What made the evening so special was not only the emotional space and social exchange that was created by Aaron’s TEA (as he called the gathering), but by the assortment of people from different walks of life—veterans, people from all ages and backgrounds and many nations, artists, activists, writers. Each had read the description of this program and made a conscious decision to give their time and attention to being in this place with Aaron Hughes.
I left that evening, passing the next intriguing group of TEA participants. Familial responsibilities tugged me into the damp, dark night, although I longed to see how the next TEA would play out. How would they experience the Museum as a place of social consciences at a time when terrorism is tearing the fabric of our world, and refugee migration is challenging our sense of trust? Would they take the TEA?
I was not a supporter of the war in Iraq, and there were none of my family or friends were involved. Aaron made the complexity of military service human and immediate to me that night, and I expect he did the same for others. I imagined my son being drafted to war. I thought about the police in Paris who forced their way into the Bataclan to stop the killing, and what sacrifices they and others like them are making for all of us daily.
But another gift of this evening arrived a few days later, in the form of an e-mail from Aaron.

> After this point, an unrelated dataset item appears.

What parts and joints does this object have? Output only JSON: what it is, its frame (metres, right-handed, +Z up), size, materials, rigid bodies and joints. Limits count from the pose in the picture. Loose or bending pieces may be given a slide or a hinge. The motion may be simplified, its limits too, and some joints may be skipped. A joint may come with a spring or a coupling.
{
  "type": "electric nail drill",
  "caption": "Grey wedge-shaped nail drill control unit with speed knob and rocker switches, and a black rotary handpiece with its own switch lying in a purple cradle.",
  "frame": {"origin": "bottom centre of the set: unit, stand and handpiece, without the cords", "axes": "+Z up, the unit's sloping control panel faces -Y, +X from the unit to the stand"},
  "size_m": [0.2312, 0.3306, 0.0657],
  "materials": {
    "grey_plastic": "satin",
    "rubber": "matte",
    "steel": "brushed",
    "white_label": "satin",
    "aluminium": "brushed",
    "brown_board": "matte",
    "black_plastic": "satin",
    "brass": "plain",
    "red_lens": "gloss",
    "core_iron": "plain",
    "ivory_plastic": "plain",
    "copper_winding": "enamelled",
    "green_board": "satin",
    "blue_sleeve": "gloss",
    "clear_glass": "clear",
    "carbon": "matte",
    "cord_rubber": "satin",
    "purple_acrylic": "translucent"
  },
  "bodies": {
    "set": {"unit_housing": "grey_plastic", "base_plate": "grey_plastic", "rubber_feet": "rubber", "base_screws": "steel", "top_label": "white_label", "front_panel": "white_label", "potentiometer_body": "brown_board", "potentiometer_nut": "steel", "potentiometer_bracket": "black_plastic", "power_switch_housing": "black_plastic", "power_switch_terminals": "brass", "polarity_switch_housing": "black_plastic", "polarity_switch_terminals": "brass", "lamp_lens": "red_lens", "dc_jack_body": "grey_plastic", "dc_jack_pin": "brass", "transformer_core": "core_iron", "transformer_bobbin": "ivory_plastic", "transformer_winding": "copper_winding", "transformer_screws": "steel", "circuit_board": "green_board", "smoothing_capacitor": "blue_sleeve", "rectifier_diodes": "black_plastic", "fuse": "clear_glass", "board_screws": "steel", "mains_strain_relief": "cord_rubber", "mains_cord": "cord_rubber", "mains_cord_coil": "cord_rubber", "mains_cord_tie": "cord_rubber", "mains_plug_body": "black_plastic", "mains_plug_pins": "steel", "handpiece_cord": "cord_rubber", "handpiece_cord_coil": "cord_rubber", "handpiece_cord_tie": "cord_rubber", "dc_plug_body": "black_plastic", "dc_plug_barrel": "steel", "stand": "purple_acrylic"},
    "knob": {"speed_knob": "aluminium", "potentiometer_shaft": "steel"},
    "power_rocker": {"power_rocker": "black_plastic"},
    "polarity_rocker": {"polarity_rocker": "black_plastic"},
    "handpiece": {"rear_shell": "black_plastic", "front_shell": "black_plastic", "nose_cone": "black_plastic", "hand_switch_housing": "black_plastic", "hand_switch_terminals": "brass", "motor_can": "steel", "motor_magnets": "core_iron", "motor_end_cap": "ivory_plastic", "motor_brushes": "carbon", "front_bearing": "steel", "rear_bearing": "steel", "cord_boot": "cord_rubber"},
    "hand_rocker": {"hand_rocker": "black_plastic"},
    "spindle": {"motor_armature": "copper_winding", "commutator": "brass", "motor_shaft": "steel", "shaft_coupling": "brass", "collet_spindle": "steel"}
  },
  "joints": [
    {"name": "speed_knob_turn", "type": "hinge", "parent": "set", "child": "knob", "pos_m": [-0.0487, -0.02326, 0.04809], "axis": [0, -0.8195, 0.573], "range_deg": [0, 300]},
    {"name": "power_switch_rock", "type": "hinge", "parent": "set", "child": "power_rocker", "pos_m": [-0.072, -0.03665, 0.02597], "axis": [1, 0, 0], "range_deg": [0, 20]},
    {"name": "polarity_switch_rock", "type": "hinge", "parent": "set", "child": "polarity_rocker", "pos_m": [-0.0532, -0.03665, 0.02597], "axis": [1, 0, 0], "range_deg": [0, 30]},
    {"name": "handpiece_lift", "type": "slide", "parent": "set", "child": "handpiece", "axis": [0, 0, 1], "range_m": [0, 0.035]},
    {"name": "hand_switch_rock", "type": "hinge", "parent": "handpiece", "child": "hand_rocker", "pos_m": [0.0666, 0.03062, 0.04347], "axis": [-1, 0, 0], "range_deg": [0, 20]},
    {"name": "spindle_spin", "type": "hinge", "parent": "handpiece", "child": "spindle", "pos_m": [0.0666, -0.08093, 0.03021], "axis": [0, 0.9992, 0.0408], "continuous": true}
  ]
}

He said, “I cannot thank you enough. To have had the opportunity to share my work in proximity to so many artists I admire and in the context of Walid’s show and the Figure and the Second World War show. Humbling. You know many of the artists in the Second World War and Take an Object show are artists that helped me hang on in the midst of my deployment. Knowing that the artists still created through the pains of World War One, the Spanish Civil War, and World War Two gave me hope that I could still create and be part of something creative.”

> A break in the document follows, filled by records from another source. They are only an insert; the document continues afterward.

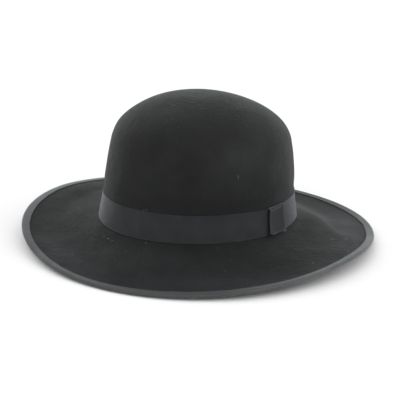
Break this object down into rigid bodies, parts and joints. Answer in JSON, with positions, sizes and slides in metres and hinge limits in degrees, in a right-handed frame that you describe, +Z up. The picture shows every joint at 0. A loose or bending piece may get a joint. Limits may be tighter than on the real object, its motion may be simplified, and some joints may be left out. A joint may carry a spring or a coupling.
{
  "type": "wide-brim felt hat",
  "caption": "Black felt hat with a round open crown, a wide drooping brim, a ribbon band with a keeper and a ribbon-bound brim edge.",
  "frame": {"origin": "on the surface that the hat rests on, under the middle of its bounding box", "axes": "+Z up out of the crown, -Y towards the hat's front, +X towards its wearer's left, where the band's keeper is"},
  "size_m": [0.3226, 0.3354, 0.1363],
  "materials": {
    "wool_felt": "matt black wool felt with a short brushed nap",
    "band_ribbon": "black ribbed grosgrain ribbon with a low sheen",
    "binding_ribbon": "black grosgrain binding ribbon, a little greyer than the band"
  },
  "bodies": {
    "root": {"felt_body": "wool_felt", "hat_band": "band_ribbon", "band_keeper": "band_ribbon", "brim_binding": "binding_ribbon"}
  },
  "joints": []
}
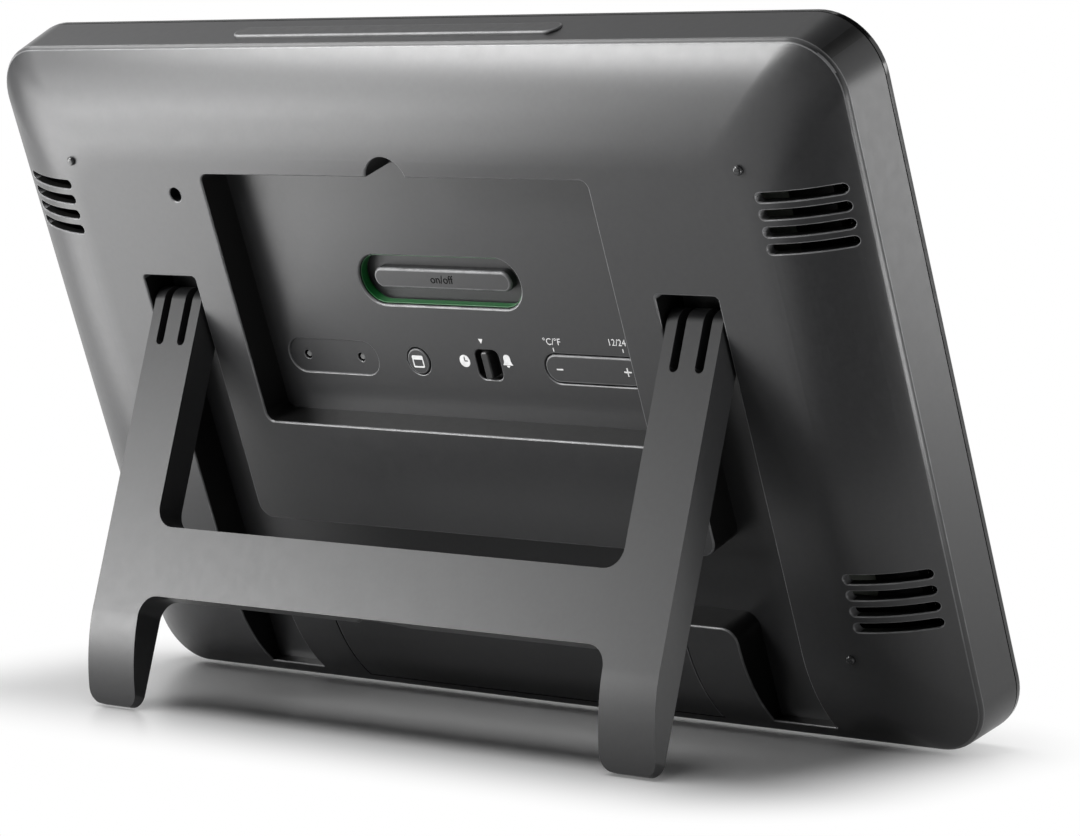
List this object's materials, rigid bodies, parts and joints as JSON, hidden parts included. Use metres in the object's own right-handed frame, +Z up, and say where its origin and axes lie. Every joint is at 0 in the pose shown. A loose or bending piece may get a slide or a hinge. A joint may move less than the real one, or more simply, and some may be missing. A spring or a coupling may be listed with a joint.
{
  "type": "digital wall and desk clock",
  "caption": "Large digital clock, back shown: domed rear cover with a control recess and fold-out H-shaped stand, thin front bezel, display and battery bay.",
  "frame": {"origin": "centre of the footprint on the ground, below the middle of the bounding box", "axes": "+X across the clock, -Y the way the display faces, +Z up; the case leans back on its stand"},
  "size_m": [0.23, 0.0748, 0.1473],
  "materials": {
    "shell": "satin moulded dark grey",
    "stand": "satin moulded dark grey",
    "key": "satin moulded dark grey",
    "black": "gloss black",
    "green": "gloss green",
    "lens": "clear, polished",
    "glass": "grey-green display",
    "white": "moulded white",
    "rubber": "matt",
    "board": "solder resist",
    "potting": "black",
    "metal": "nickel-plated",
    "cell": "plain dark jacket",
    "ferrite": "dull"
  },
  "bodies": {
    "housing": {"rear_cover": "shell", "front_bezel": "black", "display_lens": "lens", "display_glass": "glass", "display_tray": "white", "connector_strip": "rubber", "main_board": "board", "board_screw_1": "metal", "board_screw_2": "metal", "board_screw_3": "metal", "board_screw_4": "metal", "controller_chip": "potting", "temperature_sensor": "potting", "buzzer": "potting", "receiver_aerial": "ferrite", "alarm_liner": "green", "alarm_contacts": "metal", "key_mat_left": "rubber", "key_mat_right": "rubber", "snooze_board": "board", "snooze_switch": "black", "cell_upper_left": "cell", "cell_upper_right": "cell", "cell_lower_left": "cell", "cell_lower_right": "cell", "cell_spring_upper": "metal", "cell_spring_lower": "metal", "contact_link": "metal", "contact_minus": "metal", "contact_plus": "metal"},
    "stand_frame": {"stand": "stand"},
    "door": {"battery_door": "shell"},
    "snooze_key": {"snooze_bar": "key"},
    "alarm_key": {"alarm_button": "key"},
    "mode_switch": {"mode_slider": "black", "mode_wiper": "metal"},
    "set_key": {"round_key": "key"},
    "rocker_key": {"adjust_rocker": "key"},
    "reset_plunger": {"reset_pin": "white"},
    "sync_plunger": {"sync_pin": "white"}
  },
  "joints": [
    {"name": "stand_hinge", "type": "hinge", "parent": "housing", "child": "stand_frame", "pos_m": [0, 0.01269, 0.08582], "axis": [1, 0, 0], "range_deg": [-38, 0]},
    {"name": "battery_door_hinge", "type": "hinge", "parent": "housing", "child": "door", "pos_m": [0, -0.02114, 0.00195], "axis": [-1, 0, 0], "range_deg": [0, 45]},
    {"name": "snooze_press", "type": "slide", "parent": "housing", "child": "snooze_key", "axis": [0, -0.3505, -0.9366], "range_m": [0, 0.0008], "stiffness_N_per_m": 400, "springref_m": -0.0006},
    {"name": "alarm_press", "type": "slide", "parent": "housing", "child": "alarm_key", "axis": [0, -0.9366, 0.3505], "range_m": [0, 0.0006], "stiffness_N_per_m": 400, "springref_m": -0.0006},
    {"name": "set_press", "type": "slide", "parent": "housing", "child": "set_key", "axis": [0, -0.9366, 0.3505], "range_m": [0, 0.0006], "stiffness_N_per_m": 300, "springref_m": -0.0006},
    {"name": "adjust_rock", "type": "hinge", "parent": "housing", "child": "rocker_key", "pos_m": [-0.0361, 0.00211, 0.07611], "axis": [0, 0.3505, 0.9366], "range_deg": [-3, 3], "stiffness_Nm_per_rad": 0.02},
    {"name": "mode_slide", "type": "slide", "parent": "housing", "child": "mode_switch", "axis": [1, 0, 0], "range_m": [-0.0019, 0.0019]},
    {"name": "reset_press", "type": "slide", "parent": "housing", "child": "reset_plunger", "axis": [0, -0.9366, 0.3505], "range_m": [0, 0.0006], "stiffness_N_per_m": 100, "springref_m": -0.0006},
    {"name": "sync_press", "type": "slide", "parent": "housing", "child": "sync_plunger", "axis": [0, -0.9366, 0.3505], "range_m": [0, 0.0006], "stiffness_N_per_m": 100, "springref_m": -0.0006}
  ]
}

Proximity and place were critical to this program for Aaron, for the audience, and for MoMA. We rarely talk about what we ultimately stand for as an institution, a belief that art is not just something to be consumed but something that has affect on people—their lives and our world is better for it.
For the last month I’ve had a newspaper clipping on my desk with this quote by artist Mariam Ghani, as it’s one of few quotes I’ve found that addresses a sense of what art does: “I don’t think that works of art produce concrete change. If anything, they are thin ends of a wedge where they just create a small opening in someone’s mind where something more direct and more concrete can enter in.”
Small openings let something novel and unexpected into a place like MoMA: new connections. Michael Rakowitz, who is participating in the Education department’s Artists Experiment program, invited Aaron Hughes to MoMA for the evening. Aaron and Michael have collaborated in the past, and much of Michael’s work uses his own Iraqi-Jewish familial identity as a starting point for considering current social, political, and civil tensions in the Middle East. Aaron will soon begin a tour bringing TEA to audiences across Europe, where undoubtedly it will have continuing, growing resonance in proximity to Syrian refugee migration and recent acts of terrorism.
As a final note, I’d like to mention the often forgotten history of MoMA’s role in World War Two. MoMA’s aid in bringing artworks and artists from Europe to safety in the U.S. is well documented. What is less known is MoMA cofounder Abby Aldrich Rockefeller’s commitment to the rehabilitation of war veterans through engagement in art. Mrs. Rockefeller was instrumental in the creation of the War Veterans’ Art Center, a dedicated space for pedagogical experimentation that explored the role of artistic engagement in the transition from military service to civilian life. This early initiative of MoMA’s Education department was meant to address, within our limited capacities, the social impact of the war. Today we continue that history through multiyear Access Partnerships with local institutions like the Veteran Support Center at the Brooklyn VA. MoMA is more than a building with the greatest collection of modern art, it is a place that invites people to have experiences with art that, as Ghani says, make “small openings” where “something more direct and concrete can enter,” perhaps an expanded sense of yourself or a greater connection to issues, ideas, or a community beyond what you had imagined was yours before entering.